Australian television coverage added additional details on Sunday morning.
Presenter Mike Tomolaris said: "He started from Helensburgh, but has since withdrawn, and we do have further news – the police from the St George Command in Sydney have taken Mathieu van der Poel's passport and he is due to appear in Sutherland Court on the 27th of September, so that's on Tuesday. He can't leave the country until he faces a court. Rather dramatic circumstances for this Dutch rider who was expected to challenge for a gold medal rainbow jersey."
Speaking to Sporza before racing on Sunday, van der Poel was understated. He explained: "That’s certainly not ideal. It’s a disaster but I can’t change anything anymore. I’m trying to make the best of it. It is on little sleep that I will race, hopefully on adrenaline. It was certainly not fun. It is what it is, I have to deal with it."

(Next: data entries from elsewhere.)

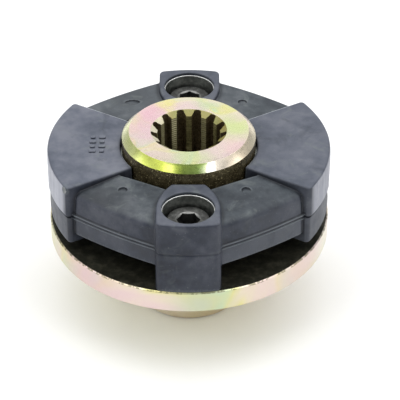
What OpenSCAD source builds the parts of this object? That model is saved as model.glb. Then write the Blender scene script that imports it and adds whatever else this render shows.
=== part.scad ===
/* [Flange hub] */
// Diameter of the flange disk
flange_d = 85; // [84.6:0.1:90]
// Thickness of the flange disk
flange_t = 7; // [6:0.5:10]
// Diameter of the lower hub
lower_hub_d = 33.4; // [31:0.2:36]
// Length of the lower hub below the flange disk
lower_hub_l = 23.5; // [18:0.5:40]
// Diameter of the lower keyed bore
bore_d = 19; // [16:0.5:20]
// Width of the keyway in the lower bore
key_w = 6; // [5:0.5:6]
// Depth of the keyway beyond the bore wall
key_h = 2.8; // [2:0.1:2.8]
// Height of the set screw axis above the lower end face
set_z = 10; // [7:0.5:16]

/* [Splined hub] */
// Diameter of the splined hub
hub_d = 40.2; // [39:0.1:40.2]
// Height of the splined hub's top face above the flange
hub_top = 28.7; // [26:0.1:34]
// Gap between the splined hub and the flange
hub_gap = 2; // [1:0.5:3]
// Width of the top chamfer, measured across the face
hub_chamfer = 2.1; // [1:0.1:2.6]
// Number of spline grooves
teeth = 13; // [12:1:15]
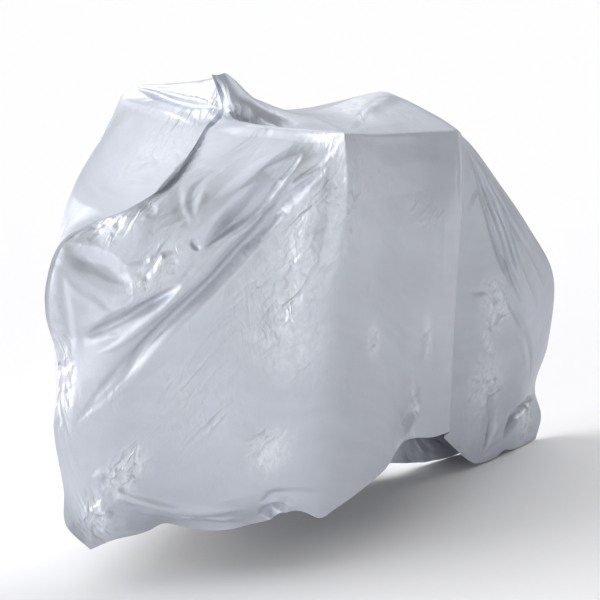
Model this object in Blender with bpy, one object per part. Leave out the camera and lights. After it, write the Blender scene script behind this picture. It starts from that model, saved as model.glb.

Alpecin-Deceuninck team boss Christoph Roodhooft was more forthcoming. Speaking during the race, Roodhooft said: "He was mentally broken. He was expecting a lot of this day, and he did all he could in the last two months after his bad Tour de France. He found joy and happiness again in cycling, and he was hoping to have a nice race today."
Eurosport pundit Adam Blythe understood van der Poel's decision to drop out of the race. He said: "His head would have just been on the floor. Everything that's happened that night. Not knowing what the outcome's going to be. It's no surprise that his head fell off. "
While he did set off on the 266.9km race, van der Poel dropped out after around 30 minutes of racing.
In his absence, Belgium's Remco Evenepoel won gold, ahead of Christophe Laporte of France and the local favourite Michael Matthews.